IRAQ'S UNTIDY POSTWAR

 

 Editorial de  “The Washington Post” del 13.05.2003

 

The bush administration now appears to have a good chance of succeeding in its single-minded campaign to exclude the United Nations and most other governments from any significant role in managing postwar Iraq. Though a draft Security Council resolution empowering the United States and Britain to govern the country for the next year assigns only a token political position to a U.N. representative and excludes any mention of U.N. arms inspectors, many governments that refused to support the war now appear inclined to give in to Washington rather than engage in another damaging quarrel. An end to the diplomatic feuding would certainly be welcome, especially if it led to an early lifting of the sanctions that continue to choke Iraq's economy and impede reconstruction. Yet the logic behind the administration's strategy -- that Iraq can best be secured and stabilized through a transition process dominated by the United States -- is looking shakier by the day.

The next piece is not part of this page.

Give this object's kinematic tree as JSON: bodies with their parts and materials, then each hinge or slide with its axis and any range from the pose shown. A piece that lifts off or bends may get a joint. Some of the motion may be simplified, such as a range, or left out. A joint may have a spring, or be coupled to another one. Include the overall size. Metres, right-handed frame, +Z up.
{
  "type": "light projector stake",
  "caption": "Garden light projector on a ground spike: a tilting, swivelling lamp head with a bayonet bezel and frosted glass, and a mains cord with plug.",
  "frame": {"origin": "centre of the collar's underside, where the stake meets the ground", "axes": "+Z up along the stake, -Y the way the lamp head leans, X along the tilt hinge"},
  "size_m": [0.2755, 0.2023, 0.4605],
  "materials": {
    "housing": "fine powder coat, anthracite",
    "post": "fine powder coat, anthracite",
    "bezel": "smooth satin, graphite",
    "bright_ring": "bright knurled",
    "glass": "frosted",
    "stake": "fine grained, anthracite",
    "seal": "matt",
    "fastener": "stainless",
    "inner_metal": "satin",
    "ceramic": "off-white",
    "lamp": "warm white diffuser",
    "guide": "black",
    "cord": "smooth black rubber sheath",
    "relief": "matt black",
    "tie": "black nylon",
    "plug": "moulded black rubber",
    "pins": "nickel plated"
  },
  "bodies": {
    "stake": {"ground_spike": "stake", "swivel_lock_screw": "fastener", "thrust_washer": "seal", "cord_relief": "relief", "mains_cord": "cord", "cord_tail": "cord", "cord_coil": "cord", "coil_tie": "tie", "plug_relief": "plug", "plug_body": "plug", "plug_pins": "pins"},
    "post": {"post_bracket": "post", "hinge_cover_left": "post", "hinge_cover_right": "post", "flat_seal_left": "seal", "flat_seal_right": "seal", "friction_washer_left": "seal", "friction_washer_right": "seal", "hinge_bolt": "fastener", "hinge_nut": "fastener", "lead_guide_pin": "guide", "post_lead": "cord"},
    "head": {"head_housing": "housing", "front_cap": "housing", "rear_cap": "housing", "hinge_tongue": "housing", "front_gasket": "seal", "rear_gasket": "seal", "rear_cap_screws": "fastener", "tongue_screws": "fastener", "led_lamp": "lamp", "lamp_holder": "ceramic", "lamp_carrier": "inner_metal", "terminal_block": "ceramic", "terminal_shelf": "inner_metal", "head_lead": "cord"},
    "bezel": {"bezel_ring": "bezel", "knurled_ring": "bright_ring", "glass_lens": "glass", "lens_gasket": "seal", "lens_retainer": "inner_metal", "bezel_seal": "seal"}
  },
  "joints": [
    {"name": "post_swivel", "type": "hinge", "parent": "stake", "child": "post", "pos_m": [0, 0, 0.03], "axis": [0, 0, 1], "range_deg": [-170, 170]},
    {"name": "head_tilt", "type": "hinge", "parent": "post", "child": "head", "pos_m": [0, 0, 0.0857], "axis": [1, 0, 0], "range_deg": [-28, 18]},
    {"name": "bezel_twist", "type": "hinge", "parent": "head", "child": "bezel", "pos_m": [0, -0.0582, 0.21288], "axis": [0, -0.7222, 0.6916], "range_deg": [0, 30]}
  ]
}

White House officials smugly cited the troubles of U.N. operations in places such as Bosnia and Cambodia in justifying their insistence on concentrating power over postwar Iraq in the Pentagon. But the first month of American rule suggests that the administration was unprepared for the challenges it would face and continues to lack the resources and skills to manage them. Though it expected the Iraqi army to crumble and Saddam Hussein's regime to collapse, the Pentagon failed to deploy sufficient forces to keep order in the country: Looters and criminal gangs continue to roam Baghdad at will, undeterred by the 12,000 U.S. soldiers deployed in a city of 5 million. Garbage is piling up on streets, water and electricity remain spotty, and Iraqis wait in days-long lines for gasoline. U.S. administrators remain isolated inside a palace, without adequate communications, transportation or translation services; they are now to undergo a time-consuming leadership reorganization that appears to be driven as much by the administration's internal feuding as by needs on the ground.

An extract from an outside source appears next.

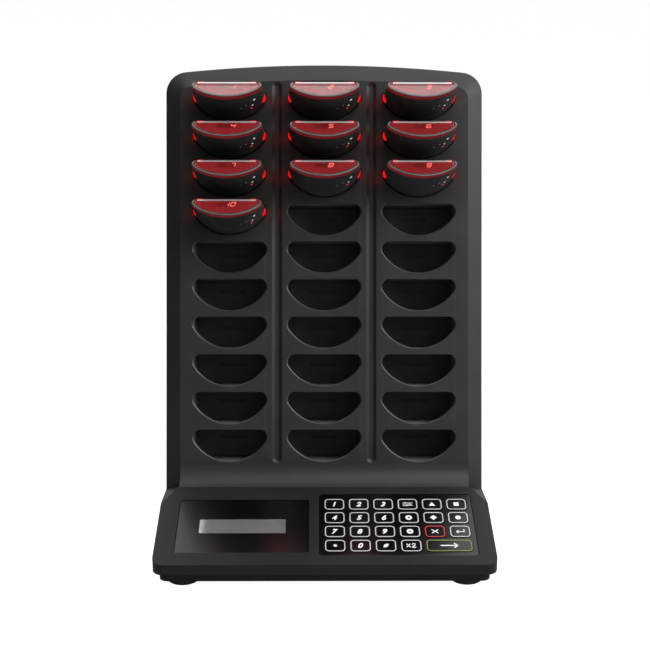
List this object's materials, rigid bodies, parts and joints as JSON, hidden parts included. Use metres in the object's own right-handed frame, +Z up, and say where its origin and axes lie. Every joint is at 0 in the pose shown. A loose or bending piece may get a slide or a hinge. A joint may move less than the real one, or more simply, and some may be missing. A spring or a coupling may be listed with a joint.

Any operation to restore order after the abrupt collapse of a totalitarian regime might be expected to be "untidy," to use the arrogant understatement of Secretary of Defense Donald H. Rumsfeld. But it's hard to fathom how and why U.S. forces failed to exercise control even over the critical weapons sites for which the war was fought. Around the country many suspected storage and production areas for weapons of mass destruction have been burned and looted; one of the trucks suspected as a mobile biological weapons lab was stripped. According to several media reports, looters were allowed to sack even the Tuwaitha Nuclear Research Center, where tons of enriched uranium and supplies of radioactive isotopes were stored. Iraqi scientists at the site told Newsweek magazine that barrels for storing uranium oxide were being used as play equipment by local children, while stainless steel uranium canisters were for sale in nearby markets. U.S. commanders say some of the looting happened before troops arrived or while the war was being fought -- but they also acknowledge that they still do not have sufficient forces to secure important sites.

More U.S. troops and a contingent of military police are trickling into Iraq. But Mr. Rumsfeld still refuses to offer a public plan for their deployment, and policymakers appear to be concentrating on a scheme to withdraw most U.S. forces within months. Given the situation on the ground, such a strategy makes little sense; instead, Bush administration officials should be deploying additional forces as quickly as possible, and delaying any withdrawals, until order can be restored in Baghdad and other large cities and critical weapons sites secured. Mr. Bush also ought to rethink whether administrative and technical experts from the United Nations and other Western governments should be invited to collaborate more extensively with the Pentagon team in reconstructing Iraq's government over the coming months. Much solid expertise is available; the administration need only conclude that it doesn't have to rebuild Iraq by itself.